═══ Dataset section ═══

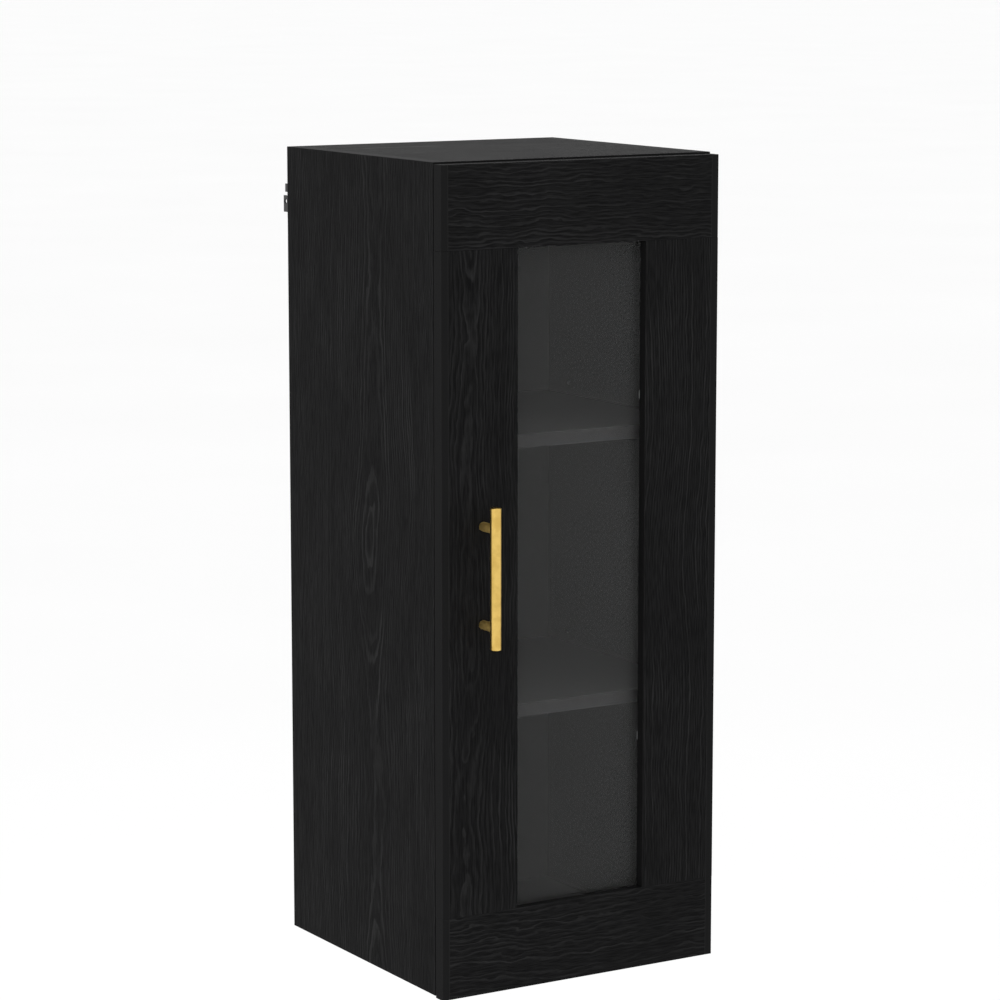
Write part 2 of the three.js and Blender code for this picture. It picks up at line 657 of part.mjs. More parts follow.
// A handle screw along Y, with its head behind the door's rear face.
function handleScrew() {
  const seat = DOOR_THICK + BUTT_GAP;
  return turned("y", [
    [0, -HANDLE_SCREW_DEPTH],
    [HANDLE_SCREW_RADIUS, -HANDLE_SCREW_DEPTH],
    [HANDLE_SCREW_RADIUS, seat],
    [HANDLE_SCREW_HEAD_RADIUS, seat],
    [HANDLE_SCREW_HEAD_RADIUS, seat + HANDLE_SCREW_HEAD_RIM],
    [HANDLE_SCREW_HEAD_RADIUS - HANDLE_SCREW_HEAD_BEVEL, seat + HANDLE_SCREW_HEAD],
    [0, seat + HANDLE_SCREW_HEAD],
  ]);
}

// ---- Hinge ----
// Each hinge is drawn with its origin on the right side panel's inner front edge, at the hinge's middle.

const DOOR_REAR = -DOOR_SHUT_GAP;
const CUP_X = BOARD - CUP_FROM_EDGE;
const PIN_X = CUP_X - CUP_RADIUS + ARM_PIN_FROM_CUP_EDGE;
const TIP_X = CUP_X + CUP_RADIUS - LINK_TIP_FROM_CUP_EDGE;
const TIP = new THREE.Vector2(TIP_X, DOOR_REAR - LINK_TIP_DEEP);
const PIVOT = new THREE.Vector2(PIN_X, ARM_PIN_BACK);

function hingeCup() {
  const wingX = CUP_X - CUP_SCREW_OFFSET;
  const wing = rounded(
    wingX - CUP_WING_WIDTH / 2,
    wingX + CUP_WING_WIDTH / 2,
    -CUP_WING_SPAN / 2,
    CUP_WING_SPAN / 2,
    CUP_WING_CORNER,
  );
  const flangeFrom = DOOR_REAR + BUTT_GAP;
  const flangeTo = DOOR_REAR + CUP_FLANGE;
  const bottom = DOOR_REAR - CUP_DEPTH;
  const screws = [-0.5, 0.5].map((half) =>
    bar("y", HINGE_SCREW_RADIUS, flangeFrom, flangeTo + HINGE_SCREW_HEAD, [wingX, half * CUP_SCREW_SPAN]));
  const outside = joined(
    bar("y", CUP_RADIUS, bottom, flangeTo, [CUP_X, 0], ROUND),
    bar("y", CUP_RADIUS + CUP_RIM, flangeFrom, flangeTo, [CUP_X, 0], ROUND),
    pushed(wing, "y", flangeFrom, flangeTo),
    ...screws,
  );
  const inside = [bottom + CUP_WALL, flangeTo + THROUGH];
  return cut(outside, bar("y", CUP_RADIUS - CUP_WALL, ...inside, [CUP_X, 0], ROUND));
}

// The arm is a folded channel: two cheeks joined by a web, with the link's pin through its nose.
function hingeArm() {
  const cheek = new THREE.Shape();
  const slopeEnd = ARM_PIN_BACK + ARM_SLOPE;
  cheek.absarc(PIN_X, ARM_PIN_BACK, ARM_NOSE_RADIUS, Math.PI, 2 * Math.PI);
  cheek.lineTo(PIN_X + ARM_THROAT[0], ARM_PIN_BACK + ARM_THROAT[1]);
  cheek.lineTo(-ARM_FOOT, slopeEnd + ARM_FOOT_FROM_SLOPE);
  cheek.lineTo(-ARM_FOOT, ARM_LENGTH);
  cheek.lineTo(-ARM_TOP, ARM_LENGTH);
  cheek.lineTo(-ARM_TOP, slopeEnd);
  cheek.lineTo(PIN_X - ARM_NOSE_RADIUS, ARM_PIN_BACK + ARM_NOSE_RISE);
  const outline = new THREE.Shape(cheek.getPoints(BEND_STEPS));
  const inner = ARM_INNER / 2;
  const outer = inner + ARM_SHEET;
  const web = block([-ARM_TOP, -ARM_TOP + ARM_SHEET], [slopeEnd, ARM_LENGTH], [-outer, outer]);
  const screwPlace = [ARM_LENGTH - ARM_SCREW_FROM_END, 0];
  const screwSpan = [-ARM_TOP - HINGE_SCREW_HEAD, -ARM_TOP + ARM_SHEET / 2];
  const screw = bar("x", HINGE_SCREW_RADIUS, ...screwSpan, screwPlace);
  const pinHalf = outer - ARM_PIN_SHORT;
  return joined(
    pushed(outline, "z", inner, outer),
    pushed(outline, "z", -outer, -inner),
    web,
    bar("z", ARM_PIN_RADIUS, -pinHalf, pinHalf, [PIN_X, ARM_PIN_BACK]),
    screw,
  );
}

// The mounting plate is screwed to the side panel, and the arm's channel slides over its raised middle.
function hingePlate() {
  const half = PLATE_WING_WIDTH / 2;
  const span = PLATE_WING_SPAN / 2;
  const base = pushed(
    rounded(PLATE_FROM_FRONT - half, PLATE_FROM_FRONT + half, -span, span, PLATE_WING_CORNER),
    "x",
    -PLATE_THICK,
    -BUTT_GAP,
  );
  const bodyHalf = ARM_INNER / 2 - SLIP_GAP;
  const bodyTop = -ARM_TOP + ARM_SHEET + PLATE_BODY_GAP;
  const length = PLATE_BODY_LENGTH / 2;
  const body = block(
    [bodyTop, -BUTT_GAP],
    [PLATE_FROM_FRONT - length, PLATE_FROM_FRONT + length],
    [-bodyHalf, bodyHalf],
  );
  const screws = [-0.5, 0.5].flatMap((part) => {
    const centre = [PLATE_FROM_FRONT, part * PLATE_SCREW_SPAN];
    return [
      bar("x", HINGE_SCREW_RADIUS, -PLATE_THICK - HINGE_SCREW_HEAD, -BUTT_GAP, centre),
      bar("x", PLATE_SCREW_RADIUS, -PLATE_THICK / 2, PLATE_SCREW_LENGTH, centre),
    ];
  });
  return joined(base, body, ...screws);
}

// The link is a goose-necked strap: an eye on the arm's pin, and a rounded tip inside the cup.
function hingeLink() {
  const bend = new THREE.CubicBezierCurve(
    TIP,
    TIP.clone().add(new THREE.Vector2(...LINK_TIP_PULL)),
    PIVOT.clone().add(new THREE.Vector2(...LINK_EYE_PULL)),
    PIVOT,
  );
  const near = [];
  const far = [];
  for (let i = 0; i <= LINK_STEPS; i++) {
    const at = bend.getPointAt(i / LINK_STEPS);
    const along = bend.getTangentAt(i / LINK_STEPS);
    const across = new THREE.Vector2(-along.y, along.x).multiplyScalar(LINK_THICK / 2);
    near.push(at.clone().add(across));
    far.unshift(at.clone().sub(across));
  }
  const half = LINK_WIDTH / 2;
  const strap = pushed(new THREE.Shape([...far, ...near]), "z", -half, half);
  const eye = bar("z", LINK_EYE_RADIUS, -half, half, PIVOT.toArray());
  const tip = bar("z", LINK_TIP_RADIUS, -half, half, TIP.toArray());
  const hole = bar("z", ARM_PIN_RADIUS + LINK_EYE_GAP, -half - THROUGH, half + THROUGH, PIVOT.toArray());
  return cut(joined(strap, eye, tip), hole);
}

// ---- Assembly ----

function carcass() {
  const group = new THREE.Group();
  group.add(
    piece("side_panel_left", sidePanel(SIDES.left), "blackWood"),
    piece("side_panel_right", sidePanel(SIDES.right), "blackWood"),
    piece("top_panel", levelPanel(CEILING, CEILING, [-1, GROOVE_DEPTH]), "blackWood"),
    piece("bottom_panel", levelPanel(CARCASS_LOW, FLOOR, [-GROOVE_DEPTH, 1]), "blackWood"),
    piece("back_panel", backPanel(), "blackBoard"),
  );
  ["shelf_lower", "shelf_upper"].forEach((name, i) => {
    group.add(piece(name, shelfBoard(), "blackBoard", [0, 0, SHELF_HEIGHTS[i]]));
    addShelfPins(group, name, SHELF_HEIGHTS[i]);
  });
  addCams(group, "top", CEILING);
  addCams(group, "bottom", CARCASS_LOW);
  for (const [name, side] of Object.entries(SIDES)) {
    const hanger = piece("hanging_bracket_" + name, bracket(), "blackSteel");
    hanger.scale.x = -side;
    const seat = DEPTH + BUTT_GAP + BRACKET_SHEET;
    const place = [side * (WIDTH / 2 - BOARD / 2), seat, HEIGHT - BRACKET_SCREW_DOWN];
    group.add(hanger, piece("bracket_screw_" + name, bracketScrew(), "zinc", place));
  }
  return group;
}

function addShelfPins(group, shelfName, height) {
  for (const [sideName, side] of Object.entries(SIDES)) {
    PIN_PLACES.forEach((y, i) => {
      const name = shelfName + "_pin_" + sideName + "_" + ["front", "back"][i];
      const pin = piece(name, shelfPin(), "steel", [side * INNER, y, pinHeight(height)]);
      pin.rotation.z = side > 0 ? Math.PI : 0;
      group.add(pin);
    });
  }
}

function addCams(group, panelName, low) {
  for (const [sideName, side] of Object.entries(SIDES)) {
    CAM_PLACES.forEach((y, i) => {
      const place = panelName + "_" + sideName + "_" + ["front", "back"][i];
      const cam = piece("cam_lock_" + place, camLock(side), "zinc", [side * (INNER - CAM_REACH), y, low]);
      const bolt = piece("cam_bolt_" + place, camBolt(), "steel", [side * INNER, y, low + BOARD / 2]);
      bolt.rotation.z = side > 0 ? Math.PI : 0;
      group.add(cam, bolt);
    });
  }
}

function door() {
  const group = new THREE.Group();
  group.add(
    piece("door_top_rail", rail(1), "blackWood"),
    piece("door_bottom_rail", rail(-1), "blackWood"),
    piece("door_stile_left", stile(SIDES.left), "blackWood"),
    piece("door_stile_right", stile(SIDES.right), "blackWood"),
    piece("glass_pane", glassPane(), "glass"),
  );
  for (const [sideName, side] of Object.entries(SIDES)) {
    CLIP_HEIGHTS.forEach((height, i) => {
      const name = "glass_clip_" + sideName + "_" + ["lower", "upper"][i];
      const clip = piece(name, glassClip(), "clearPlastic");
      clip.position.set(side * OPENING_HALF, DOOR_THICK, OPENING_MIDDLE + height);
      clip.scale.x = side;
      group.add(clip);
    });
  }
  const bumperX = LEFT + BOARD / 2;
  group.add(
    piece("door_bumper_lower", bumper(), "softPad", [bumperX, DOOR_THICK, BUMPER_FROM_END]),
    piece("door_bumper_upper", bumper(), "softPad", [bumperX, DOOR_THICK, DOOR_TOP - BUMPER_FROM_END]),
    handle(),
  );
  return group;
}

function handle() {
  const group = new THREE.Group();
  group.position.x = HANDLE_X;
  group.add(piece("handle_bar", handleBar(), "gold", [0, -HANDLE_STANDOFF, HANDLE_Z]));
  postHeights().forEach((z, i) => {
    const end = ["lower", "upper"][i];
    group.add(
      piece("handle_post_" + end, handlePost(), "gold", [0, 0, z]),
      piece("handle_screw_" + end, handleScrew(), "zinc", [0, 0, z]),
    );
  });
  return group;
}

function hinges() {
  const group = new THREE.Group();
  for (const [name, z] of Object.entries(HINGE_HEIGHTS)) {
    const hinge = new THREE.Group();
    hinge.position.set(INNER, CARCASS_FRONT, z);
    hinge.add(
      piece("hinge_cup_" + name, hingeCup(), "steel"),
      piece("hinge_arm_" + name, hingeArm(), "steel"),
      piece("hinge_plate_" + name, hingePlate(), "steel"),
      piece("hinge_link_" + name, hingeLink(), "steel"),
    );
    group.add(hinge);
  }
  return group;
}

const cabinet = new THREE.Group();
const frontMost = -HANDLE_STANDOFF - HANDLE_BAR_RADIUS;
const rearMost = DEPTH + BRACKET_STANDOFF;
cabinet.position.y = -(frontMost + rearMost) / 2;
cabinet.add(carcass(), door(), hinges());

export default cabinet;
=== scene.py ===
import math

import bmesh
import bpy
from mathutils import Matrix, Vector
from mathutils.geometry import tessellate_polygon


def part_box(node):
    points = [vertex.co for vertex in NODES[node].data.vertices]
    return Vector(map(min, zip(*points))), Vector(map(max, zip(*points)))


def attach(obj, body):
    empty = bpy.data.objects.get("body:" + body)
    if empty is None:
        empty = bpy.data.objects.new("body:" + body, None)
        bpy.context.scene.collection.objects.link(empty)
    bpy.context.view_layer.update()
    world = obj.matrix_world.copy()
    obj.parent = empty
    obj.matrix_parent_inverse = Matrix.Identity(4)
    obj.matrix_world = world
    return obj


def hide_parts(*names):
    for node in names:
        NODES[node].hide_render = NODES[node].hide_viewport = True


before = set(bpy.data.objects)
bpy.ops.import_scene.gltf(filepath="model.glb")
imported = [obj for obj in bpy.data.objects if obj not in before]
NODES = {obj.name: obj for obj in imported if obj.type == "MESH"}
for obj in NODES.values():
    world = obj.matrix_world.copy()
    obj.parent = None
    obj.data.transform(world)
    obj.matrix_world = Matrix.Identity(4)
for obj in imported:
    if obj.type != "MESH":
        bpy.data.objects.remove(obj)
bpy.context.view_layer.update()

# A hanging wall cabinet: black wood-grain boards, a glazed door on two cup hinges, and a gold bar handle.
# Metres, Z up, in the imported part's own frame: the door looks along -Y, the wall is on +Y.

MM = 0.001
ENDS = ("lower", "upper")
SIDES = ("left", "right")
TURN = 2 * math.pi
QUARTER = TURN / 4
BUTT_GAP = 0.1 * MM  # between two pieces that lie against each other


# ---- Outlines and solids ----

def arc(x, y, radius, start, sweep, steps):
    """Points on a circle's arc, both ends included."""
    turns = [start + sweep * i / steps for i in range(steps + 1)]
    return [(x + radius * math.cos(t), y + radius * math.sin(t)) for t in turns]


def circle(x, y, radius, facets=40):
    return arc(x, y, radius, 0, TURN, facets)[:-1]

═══

In the listing above, find the line with "const cabinet = new THREE.Group();" and the line with "before = set(bpy.data.objects)". Output those two lines and every line between them, exactly as written.

▶ _Exercise solution_:
const cabinet = new THREE.Group();
const frontMost = -HANDLE_STANDOFF - HANDLE_BAR_RADIUS;
const rearMost = DEPTH + BRACKET_STANDOFF;
cabinet.position.y = -(frontMost + rearMost) / 2;
cabinet.add(carcass(), door(), hinges());

export default cabinet;
=== scene.py ===
import math

import bmesh
import bpy
from mathutils import Matrix, Vector
from mathutils.geometry import tessellate_polygon


def part_box(node):
    points = [vertex.co for vertex in NODES[node].data.vertices]
    return Vector(map(min, zip(*points))), Vector(map(max, zip(*points)))


def attach(obj, body):
    empty = bpy.data.objects.get("body:" + body)
    if empty is None:
        empty = bpy.data.objects.new("body:" + body, None)
        bpy.context.scene.collection.objects.link(empty)
    bpy.context.view_layer.update()
    world = obj.matrix_world.copy()
    obj.parent = empty
    obj.matrix_parent_inverse = Matrix.Identity(4)
    obj.matrix_world = world
    return obj


def hide_parts(*names):
    for node in names:
        NODES[node].hide_render = NODES[node].hide_viewport = True


before = set(bpy.data.objects)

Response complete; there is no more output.